──────── Given material

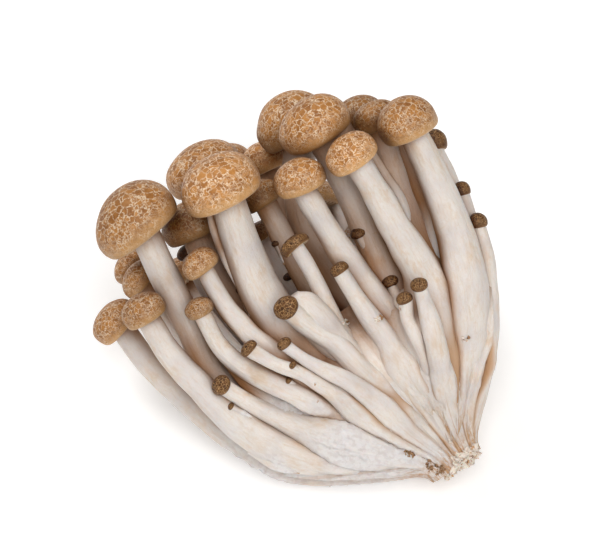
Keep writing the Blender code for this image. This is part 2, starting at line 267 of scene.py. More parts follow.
class Graph:
    """A material's node tree, built by short calls."""

    def __init__(self, name, roughness, **sockets):
        self.material = bpy.data.materials.new(name)
        self.material.use_nodes = True
        self.tree = self.material.node_tree
        self.shader = self.tree.nodes["Principled BSDF"]
        self.shader.inputs["Roughness"].default_value = roughness
        for socket, value in sockets.items():
            self.shader.inputs[socket.replace("_", " ")].default_value = value

    def node(self, kind, links=None, **settings):
        made = self.tree.nodes.new("ShaderNode" + kind)
        for key, value in settings.items():
            setattr(made, key, value)
        for socket, value in (links or {}).items():
            self.feed(made.inputs[socket], value)
        return made

    def feed(self, socket, value):
        if isinstance(value, bpy.types.NodeSocket):
            self.tree.links.new(value, socket)
        else:
            socket.default_value = value

    def read(self, name, output="Fac"):
        return self.node("Attribute", attribute_name=name).outputs[output]

    def maths(self, operation, *values):
        return self.node("Math", dict(enumerate(values)), operation=operation).outputs[0]

    def times(self, a, b):
        return self.maths("MULTIPLY", a, b)

    def vectors(self, operation, *values):
        made = self.node("VectorMath", dict(enumerate(values)), operation=operation)
        return made.outputs[0]

    def remap(self, value, low, high, to_low=0.0, to_high=1.0):
        return self.node("MapRange", {0: value, 1: low, 2: high, 3: to_low, 4: to_high},
                         interpolation_type="SMOOTHSTEP").outputs[0]

    def mix(self, amount, a, b, blend="MIX"):
        made = self.node("Mix", {0: amount, 6: a, 7: b}, data_type="RGBA", blend_type=blend)
        return made.outputs[2]

    def noise(self, where, scale, detail=3.0, roughness=0.55, output="Fac"):
        return self.node("TexNoise", {"Vector": where, "Scale": scale, "Detail": detail,
                                      "Roughness": roughness}).outputs[output]

    def bend(self, wander, size):
        """An offset that wanders by up to half this size each way, from a noise's colour."""
        made = self.vectors("SCALE", self.vectors("SUBTRACT", wander, (0.5, 0.5, 0.5)))
        made.node.inputs["Scale"].default_value = size
        return made

    def bump(self, height, distance, strength):
        made = self.node("Bump", {"Height": height, "Distance": distance, "Strength": strength})
        self.tree.links.new(made.outputs[0], self.shader.inputs["Normal"])

    def colour(self, value):
        self.feed(self.shader.inputs["Base Color"], value)


def rgb(red, green, blue):
    """A colour given as it looks on a screen, 0 to 255."""
    def linear(c):
        c = c / 255
        return c / 12.92 if c <= 0.04045 else ((c + 0.055) / 1.055) ** 2.4
    return (linear(red), linear(green), linear(blue), 1.0)


# How wide the patches of cap skin are, and the net round them, on the crown, side and edge.
ON_CROWN, ON_SIDE, AT_EDGE = (1.75, 0.11), (0.95, 0.17), (0.5, 0.24)


def skin_material(name, brown, deep, web, margin, painted_shade_colour):
    """Brown cap skin, cracked into patches by a pale net that gets finer towards the edge, with
    painted shade where the cap lies deep among its neighbours.
    """
    g = Graph(name, 0.5, Specular_IOR_Level=0.3)
    where, rise = g.read("skin", "Vector"), g.read("rise")
    bend = g.bend(g.noise(where, 0.8, 3.0, 0.5, output="Color"), 1.5)
    bent = g.vectors("ADD", where, bend)
    grit = g.remap(g.noise(where, 2.6, 2.0, 0.6), 0.3, 0.7, -0.06, 0.06)

    def cells(size, feature, output):
        return g.node("TexVoronoi", {"Vector": bent, "Scale": 1 / size, "Randomness": 1.0},
                      feature=feature).outputs[output]

    def net(size, wide):
        edges = cells(size, "DISTANCE_TO_EDGE", "Distance")
        return g.remap(g.maths("ADD", edges, grit), 0.0, wide, 1.0, 0.0)

    wavy = g.remap(g.noise(where, 0.45, 2.0), 0.32, 0.68, -0.26, 0.26)
    height = g.maths("ADD", rise, wavy)
    crown, edge = g.remap(height, 0.44, 0.66), g.remap(height, 0.2, 0.4, 1.0, 0.0)
    lines = g.mix(crown, net(*ON_SIDE), net(*ON_CROWN))
    lines = g.mix(edge, lines, net(*AT_EDGE))
    patchy = g.remap(g.noise(where, 0.6, 3.0), 0.32, 0.58, 0.35, 1.0)
    shown = g.remap(height, 0.02, 0.5, 0.3, 1.0)
    lines = g.times(g.times(lines, patchy), shown)

    mottle = g.remap(g.noise(where, 0.8, 4.0, 0.65), 0.32, 0.68)
    patch = g.mix(crown, cells(ON_SIDE[0], "F1", "Color"), cells(ON_CROWN[0], "F1", "Color"))
    patch = g.remap(patch, 0.2, 0.8)
    lightness = g.maths("MULTIPLY_ADD", mottle, 0.45, g.times(patch, 0.6))
    ground = g.mix(lightness, deep, brown)
    ground = g.mix(g.remap(rise, 0.0, 0.4, 0.8, 0.0), ground, margin)
    painted = g.mix(lines, ground, web)
    painted = g.mix(g.remap(g.read("rim"), 0.2, 1.0, 0.0, 0.7), painted, web)
    # painted light and shade: the skin is lightened or darkened by its cap's painted light value
    painted = g.mix(1.0, painted, g.read("tone"), "MULTIPLY")
    # painted shade: the skin darkens towards its painted shade colour where the shade attribute
    # says it lies deep among its neighbours
    g.colour(g.mix(g.read("shade"), painted, g.mix(1.0, painted, painted_shade_colour, "MULTIPLY")))
    pits = g.maths("ADD", g.times(lines, -0.6), g.noise(where, 3.0, 4.0))
    g.bump(pits, 0.00014, 0.5)
    return g.material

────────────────

[Prompt]: Pull out each line containing the word "this" and copy it.

[Solved exercise]:
Keep writing the Blender code for this image. This is part 2, starting at line 267 of scene.py. More parts follow.
        """An offset that wanders by up to half this size each way, from a noise's colour."""